Long-term croplands water productivity in response to management and climate, in Western US corn belt

Authors: KHORCHANI, MAKKI - University Of Nebraska; AWADA, TALA - University Of Nebraska; Schmer, Marty; Jin, Virginia; Birru, Girma; DANGAL, SHREE - University Of Nebraska; SUYKER, ANDY - University Of Nebraska; Freidenreich, Ariel

Submitted to: Agricultural Water Management
Publication Type: Peer Reviewed Journal
Publication Acceptance Date: 12/17/2023
Publication Date: 12/23/2023
Citation: Khorchani, M., Awada, T., Schmer, M.R., Jin, V.L., Birru, G.A., Dangal, S.R., Suyker, A., Freidenreich, A.S. 2023. Long-term croplands water use efficiency in response to management and climate, in Eastern Nebraska's US corn belt. Agricultural Water Management. Volume 291. https://doi.org/10.1016/j.agwat.2023.108640.
DOI: https://doi.org/10.1016/j.agwat.2023.108640

Interpretive Summary: Evaluating water use efficiency over time can provide insights on crop productivity and how management practices relates to increasing food and water security. In this study, we used data collected over a 20-year period (2001-2020 years) to investigate the interannual variability in yield, evapotranspiration, and water use efficiency (ratio of yield and evapotranspiration), and their response to climate in three different crop rotations in Eastern Nebraska's US Corn Belt. The three crop rotations were irrigated continuous corn, irrigated corn-soybean rotation, and rainfed corn-soybean rotation. Irrigation increased grain yield, evapotranspiration and water use efficiency by 27.6%, 11.8%, and 18.4%, respectively in corn in rotation and 12.9%, 5.1%, and 7.4% respectively in soybean in rotation, relative to rainfed. We found that grain yield was highly correlated with water use efficiency. For irrigated soybean, soil water content had the highest correlations with grain yield and water use efficiency. These results are important for developing sustainable, productive, and resilient cropping systems that meet the growing demand for food under current and anticipated future climate variability and change.

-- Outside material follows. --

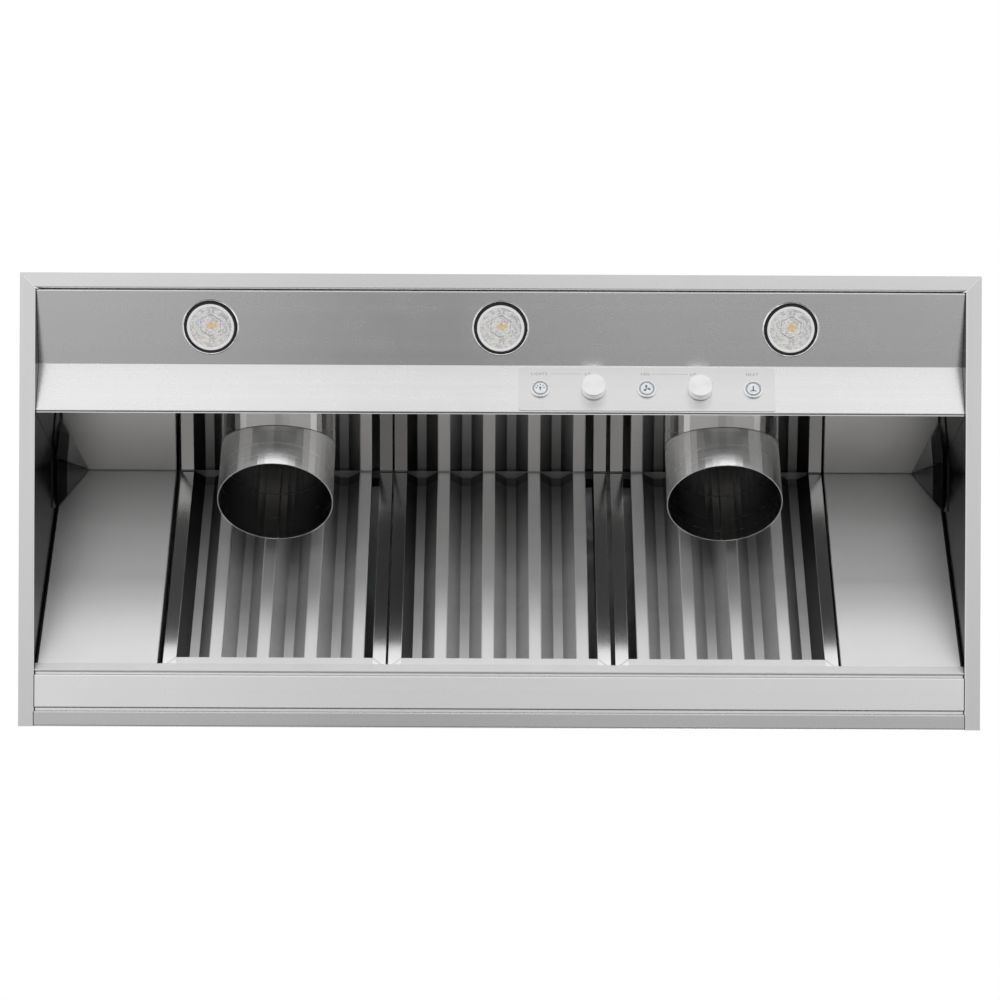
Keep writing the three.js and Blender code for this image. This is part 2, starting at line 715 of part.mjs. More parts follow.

Technical Abstract: The projected global population growth and increasing water scarcity are raising concerns about the resilience of agricultural systems to meet the growing demands for food, fuel, feed and fiber in the coming decades. Long-term monitoring of crop yield and water use across major cropping systems offer opportunities to evaluate crop performance and their response climate change, which can inform the development of improved management strategies aimed at enhancing resilience, and food and water security at local and global scales. In this study, we used data collected over a 20-year period (2001-2020 years) to investigate the interannual variability in yield (Y), evapotranspiration (ET), and water use efficiency (WUE, ratio of Y and ET), and their response to climate in three major cropping systems (crop rotations) located in Eastern Nebraska's US Corn Belt: irrigated continuous maize, irrigated maize-soybean rotation, and rainfed maize-soybean rotation. Our results showed significant differences (p < 0.05) in Y, ET, and WUE between irrigated and rainfed sites, while there was no significant effect of crop rotation on measured responses. Irrigation increased Y, ET and WUE by 27.6%, 11.8%, and 18.4%, respectively in maize in rotation and 12.9%, 5.1%, and 7.4% respectively in soybean in rotation, relative to rainfed site . We found that Y was highly correlated with WUE (maize: R=0.9, p<0.05; soybean: R=0.83, p<0.05) and affected its temporal pattern, while the WUE-ET correlation was non-significant. Vapor pressure deficit (VPD) was negatively correlated with Y in rainfed maize (R=-0.72, p<0.05) and therefore considered a determinant in its WUE (R=-0.7, p<0.05), while ET exhibited the highest negative correlation with WUE in the irrigated sites (R=-0.62, p<0.05). For soybean, soil water content (SWC) had the highest correlations with Y and WUE (irrigated: R=-0.77; rainfed: R=0.49, only significant in irrigated sites). Our findings emphasize the role of water availability for plant productivity and water use efficiency relative to crop rotation, especially in maize. These results are important for developing sustainable, productive, and resilient cropping systems that meet the growing demand for food under current and anticipated future climate variability and change.